[begin Input rows]
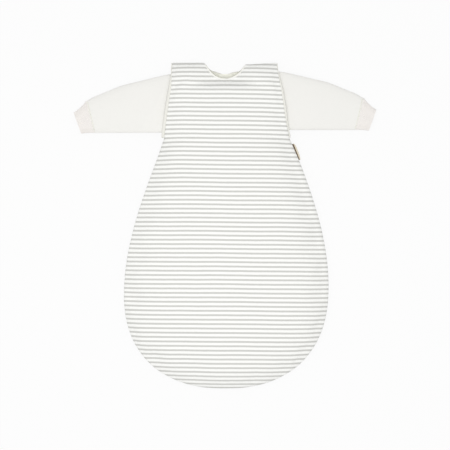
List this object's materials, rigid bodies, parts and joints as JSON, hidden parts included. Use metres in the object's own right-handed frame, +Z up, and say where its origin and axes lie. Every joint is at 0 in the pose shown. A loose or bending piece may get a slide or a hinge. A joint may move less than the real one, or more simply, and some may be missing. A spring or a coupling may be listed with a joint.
{
  "type": "baby sleeping bag",
  "caption": "Two-layer baby sleeping bag: a padded, striped, sleeveless outer bag with a zip down its back, worn over a thin inner bag whose long cuffed sleeves come out of its armholes.",
  "frame": {"origin": "middle of the footprint, on the surface that the bag lies on", "axes": "the bag lies on its back: +Y towards the head, +Z up out of the front, +X towards the wearer's left"},
  "size_m": [0.595, 0.64, 0.0421],
  "materials": {
    "outer_jersey": "knitted cotton with narrow woven-in grey and off-white stripes",
    "wadding": "loose polyester fill",
    "lining": "plain cream cotton jersey",
    "outer_binding": "plain greige jersey binding",
    "zip_tape": "woven polyester tape",
    "zip_plastic": "moulded plastic, satin",
    "zip_metal": "light enamelled zinc",
    "inner_jersey": "thin plain off-white cotton jersey",
    "inner_trim": "doubled plain cotton jersey",
    "stud_plastic": "moulded plastic, satin",
    "rib": "doubled ribbed cotton",
    "tag_ribbon": "woven brown ribbon with cream edges"
  },
  "bodies": {
    "bag": {"front_shell": "outer_jersey", "front_wadding": "wadding", "front_lining": "lining", "left_back_shell": "outer_jersey", "left_back_wadding": "wadding", "left_back_lining": "lining", "right_back_shell": "outer_jersey", "right_back_wadding": "wadding", "right_back_lining": "lining", "front_neck_binding": "outer_binding", "back_neck_binding": "outer_binding", "left_armhole_binding": "outer_binding", "right_armhole_binding": "outer_binding", "left_zip_tape": "zip_tape", "right_zip_tape": "zip_tape", "left_zip_teeth": "zip_plastic", "right_zip_teeth": "zip_plastic", "zip_top_stops": "zip_plastic", "zip_bottom_stop": "zip_plastic", "zip_guard": "lining", "inner_front": "inner_jersey", "inner_back": "inner_jersey", "inner_placket": "inner_trim", "stud_caps": "stud_plastic", "stud_sockets": "stud_plastic", "inner_neck_binding": "inner_trim", "left_sleeve_head": "inner_jersey", "right_sleeve_head": "inner_jersey"},
    "left_sleeve": {"left_sleeve": "inner_jersey", "left_cuff": "rib"},
    "right_sleeve": {"right_sleeve": "inner_jersey", "right_cuff": "rib"},
    "slider": {"zip_slider": "zip_metal"},
    "puller": {"zip_puller": "zip_metal"},
    "tag": {"side_tag": "tag_ribbon"}
  },
  "joints": [
    {"name": "left_sleeve_fold", "type": "hinge", "parent": "bag", "child": "left_sleeve", "pos_m": [0.11644, 0.238, 0.0315], "axis": [0.1447, -0.9895, 0], "range_deg": [0, 170]},
    {"name": "right_sleeve_fold", "type": "hinge", "parent": "bag", "child": "right_sleeve", "pos_m": [-0.11644, 0.238, 0.0315], "axis": [0.1447, 0.9895, 0], "range_deg": [0, 135]},
    {"name": "zip_slide", "type": "slide", "parent": "bag", "child": "slider", "axis": [0, -1, 0], "range_m": [0, 0.423], "deforming": ["left_zip_teeth", "right_zip_teeth"]},
    {"name": "puller_swing", "type": "hinge", "parent": "slider", "child": "puller", "pos_m": [0, 0.291, 0.0017], "axis": [1, 0, 0], "range_deg": [0, 170]},
    {"name": "tag_flap", "type": "hinge", "parent": "bag", "child": "tag", "pos_m": [0.13453, 0.144, 0.015], "axis": [-0.3665, 0.9304, 0], "range_deg": [-50, 50]}
  ]
}
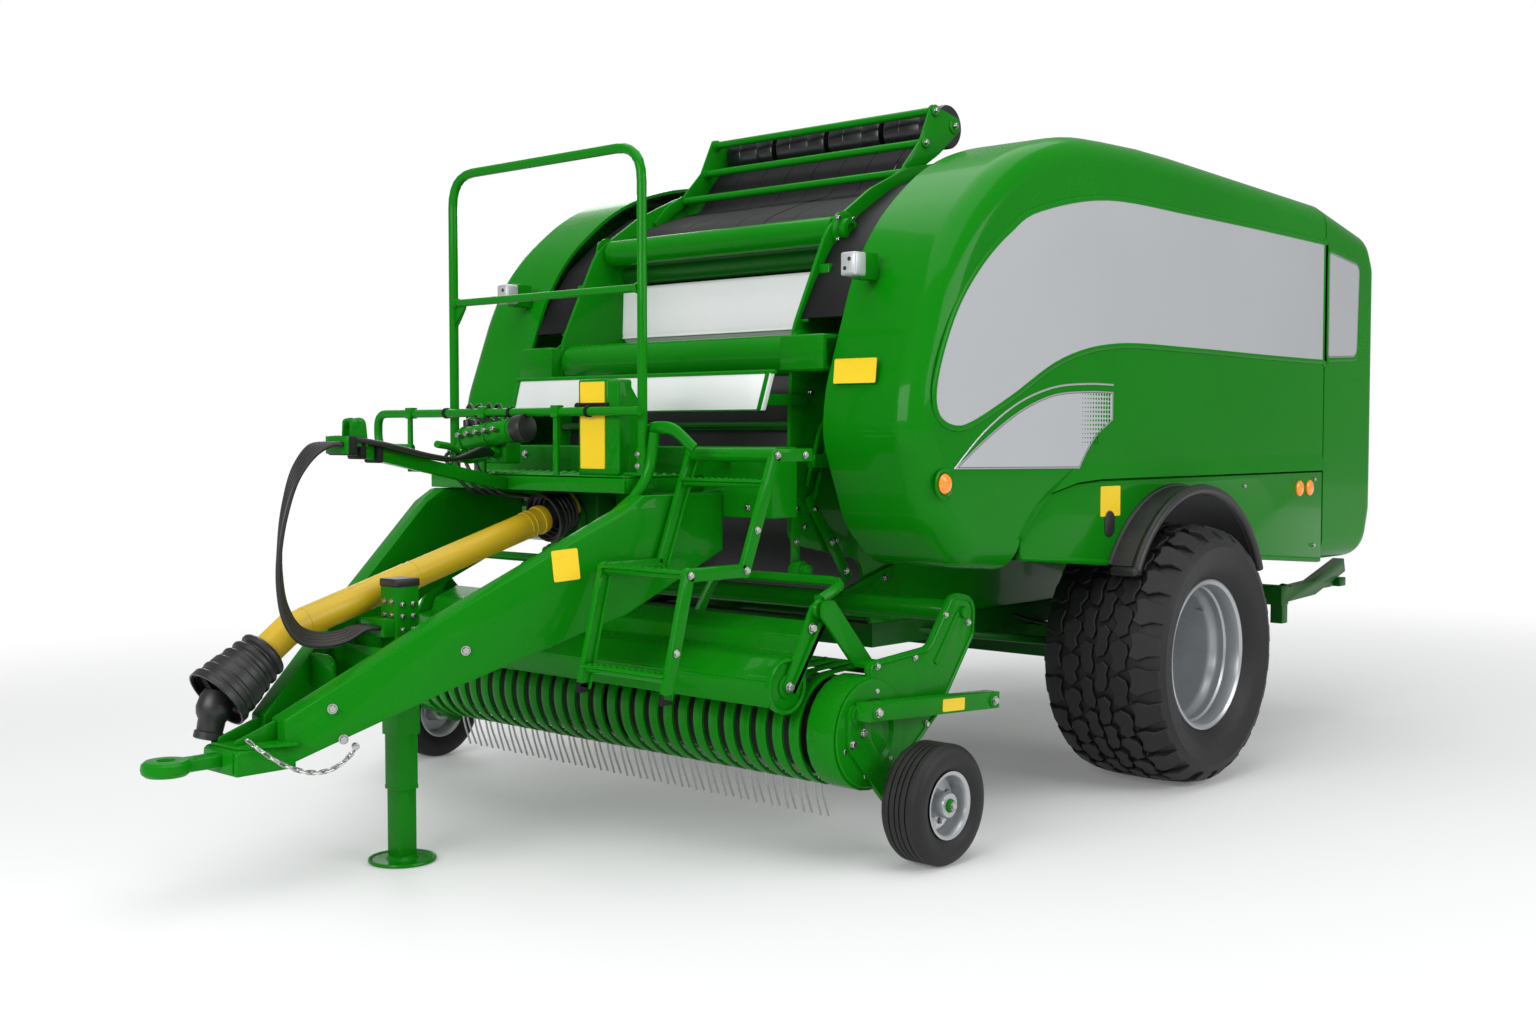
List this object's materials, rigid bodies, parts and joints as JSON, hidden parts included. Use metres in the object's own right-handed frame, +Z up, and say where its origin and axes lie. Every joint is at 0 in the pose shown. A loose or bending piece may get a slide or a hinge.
[end Input rows]
» **Instructions to follow**
Copy the material above back out, exactly as written.

» **Exercise result**
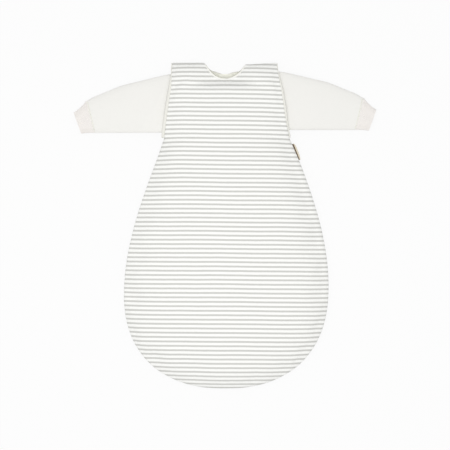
List this object's materials, rigid bodies, parts and joints as JSON, hidden parts included. Use metres in the object's own right-handed frame, +Z up, and say where its origin and axes lie. Every joint is at 0 in the pose shown. A loose or bending piece may get a slide or a hinge. A joint may move less than the real one, or more simply, and some may be missing. A spring or a coupling may be listed with a joint.
{
  "type": "baby sleeping bag",
  "caption": "Two-layer baby sleeping bag: a padded, striped, sleeveless outer bag with a zip down its back, worn over a thin inner bag whose long cuffed sleeves come out of its armholes.",
  "frame": {"origin": "middle of the footprint, on the surface that the bag lies on", "axes": "the bag lies on its back: +Y towards the head, +Z up out of the front, +X towards the wearer's left"},
  "size_m": [0.595, 0.64, 0.0421],
  "materials": {
    "outer_jersey": "knitted cotton with narrow woven-in grey and off-white stripes",
    "wadding": "loose polyester fill",
    "lining": "plain cream cotton jersey",
    "outer_binding": "plain greige jersey binding",
    "zip_tape": "woven polyester tape",
    "zip_plastic": "moulded plastic, satin",
    "zip_metal": "light enamelled zinc",
    "inner_jersey": "thin plain off-white cotton jersey",
    "inner_trim": "doubled plain cotton jersey",
    "stud_plastic": "moulded plastic, satin",
    "rib": "doubled ribbed cotton",
    "tag_ribbon": "woven brown ribbon with cream edges"
  },
  "bodies": {
    "bag": {"front_shell": "outer_jersey", "front_wadding": "wadding", "front_lining": "lining", "left_back_shell": "outer_jersey", "left_back_wadding": "wadding", "left_back_lining": "lining", "right_back_shell": "outer_jersey", "right_back_wadding": "wadding", "right_back_lining": "lining", "front_neck_binding": "outer_binding", "back_neck_binding": "outer_binding", "left_armhole_binding": "outer_binding", "right_armhole_binding": "outer_binding", "left_zip_tape": "zip_tape", "right_zip_tape": "zip_tape", "left_zip_teeth": "zip_plastic", "right_zip_teeth": "zip_plastic", "zip_top_stops": "zip_plastic", "zip_bottom_stop": "zip_plastic", "zip_guard": "lining", "inner_front": "inner_jersey", "inner_back": "inner_jersey", "inner_placket": "inner_trim", "stud_caps": "stud_plastic", "stud_sockets": "stud_plastic", "inner_neck_binding": "inner_trim", "left_sleeve_head": "inner_jersey", "right_sleeve_head": "inner_jersey"},
    "left_sleeve": {"left_sleeve": "inner_jersey", "left_cuff": "rib"},
    "right_sleeve": {"right_sleeve": "inner_jersey", "right_cuff": "rib"},
    "slider": {"zip_slider": "zip_metal"},
    "puller": {"zip_puller": "zip_metal"},
    "tag": {"side_tag": "tag_ribbon"}
  },
  "joints": [
    {"name": "left_sleeve_fold", "type": "hinge", "parent": "bag", "child": "left_sleeve", "pos_m": [0.11644, 0.238, 0.0315], "axis": [0.1447, -0.9895, 0], "range_deg": [0, 170]},
    {"name": "right_sleeve_fold", "type": "hinge", "parent": "bag", "child": "right_sleeve", "pos_m": [-0.11644, 0.238, 0.0315], "axis": [0.1447, 0.9895, 0], "range_deg": [0, 135]},
    {"name": "zip_slide", "type": "slide", "parent": "bag", "child": "slider", "axis": [0, -1, 0], "range_m": [0, 0.423], "deforming": ["left_zip_teeth", "right_zip_teeth"]},
    {"name": "puller_swing", "type": "hinge", "parent": "slider", "child": "puller", "pos_m": [0, 0.291, 0.0017], "axis": [1, 0, 0], "range_deg": [0, 170]},
    {"name": "tag_flap", "type": "hinge", "parent": "bag", "child": "tag", "pos_m": [0.13453, 0.144, 0.015], "axis": [-0.3665, 0.9304, 0], "range_deg": [-50, 50]}
  ]
}
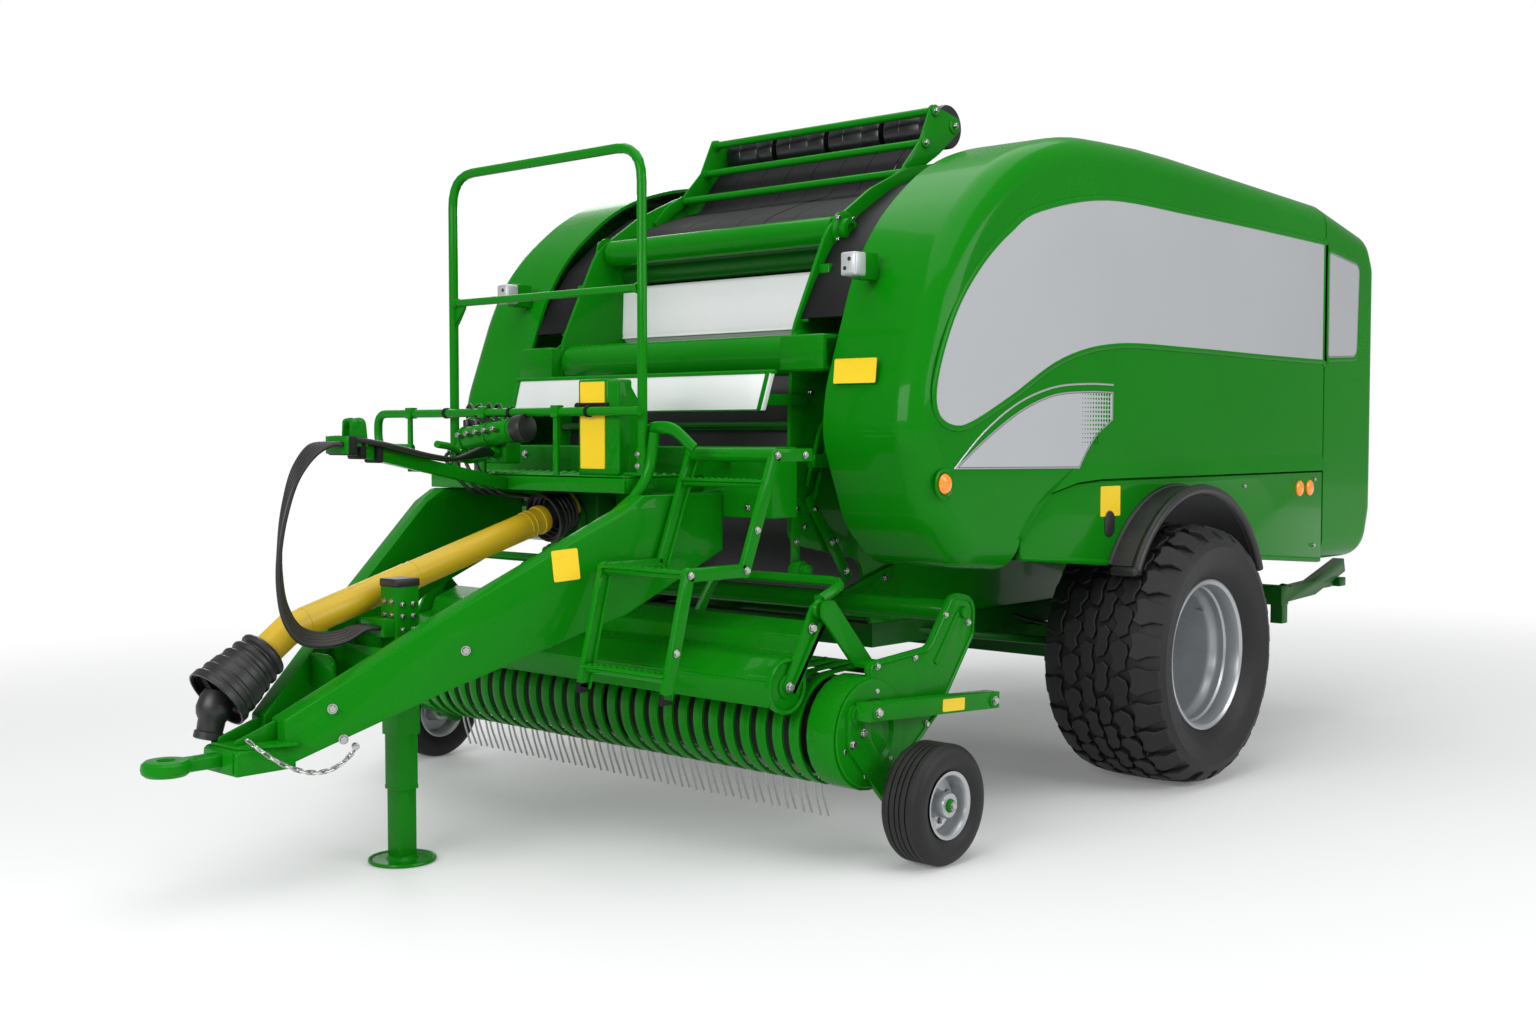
List this object's materials, rigid bodies, parts and joints as JSON, hidden parts included. Use metres in the object's own right-handed frame, +Z up, and say where its origin and axes lie. Every joint is at 0 in the pose shown. A loose or bending piece may get a slide or a hinge.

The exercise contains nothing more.